La velocidad con la que se precipitan las capas de este ensayo pronto conecta todos estos pensamientos con el que, creo, es uno de los aspectos más interesantes de la filosofía de la segunda mitad del Siglo XX: la biopolítica y el cuidado de sí, tal y como los propuso Michel Foucault. Groys no solo está interesado en reevaluar la fortuna crítica y la trayectoria de ese concepto, sino que lo emparenta con ese otro, la inmortalidad, que ha trabajado en los textos del cosmismo ruso. Hablamos de tecnología, porque para Groys supone el reemplazo de la ontología. Y porque en un punto le parece que sus estrategias de cuidado están más próximas a la estetización y el proyecto museístico/archivístico: “mantener abierta  la posibilidad de regresar en el futuro a esa contemplación, y eso presupone que el objeto será cuidado y protegido para siempre”.

Sucede que arrastramos una especie de losa estética, en tanto que vivimos obligados por contraer una responsabilidad por el modo en que nos mostramos a los demás. Y muy pronto ese proceso se convierte en una tarea colectiva que, Internet mediante, produce casi sin freno y sin depender de nuestra voluntad extensiones de nuestros cuerpos que, dice Groys, constituirán los cadáveres públicos que nos sucederán en una época cada vez más desmaterializada. Al fin y al cabo, lo que señala todo esto es que, con el correr del tiempo, se ha perdido esa admiración o esa contemplación desinteresada con la que Narciso miró su imagen en el lago. Interesante, también, que la biopolítica pueda dar un salto de la finitud del tiempo biológico a la temporalidad trascendente de la obra de arte (¿acaso somos o seremos curadores de nuestra imagen, identidad o representación para la posteridad?). 

Para Groys hay un detalle relevante, cuando la cuestión de la pervivencia de la imagen pública pasa de ser asunto de la ontología a trabajo de la tecnología, y cómo en esa transición se pierde, también, la propiedad sobre la imagen de uno mismo. La pertenencia a un mundo se resquebraja.
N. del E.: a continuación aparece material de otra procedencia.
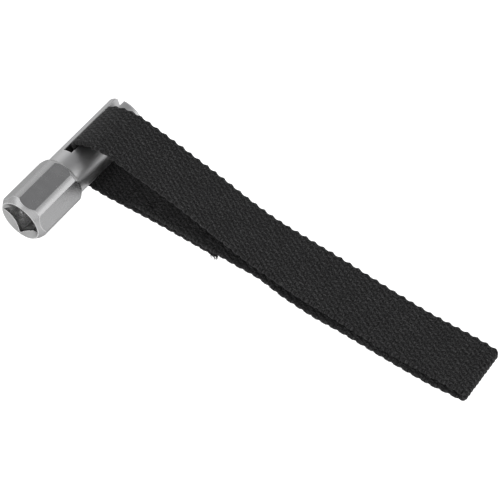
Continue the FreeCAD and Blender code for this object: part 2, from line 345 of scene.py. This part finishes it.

De ahí, pues, que en este ensayo floten numerosas preguntas y cuestiones abiertas que afectan por igual a las esferas del arte y de la vida, que exigen volver a definir la dimensión ontológica de nuestra experiencia cotidiana al tiempo que evaluar críticamente la producción artística de nuestra época, desde su contexto hasta su futuro devenir. Es este un examen de anatomía acelerada del Narciso contemporáneo, pero también de una época, o de un momento histórico, que nos exige indagar en nuestras prácticas artísticas para poder dar cuenta de nuestro porvenir cultural.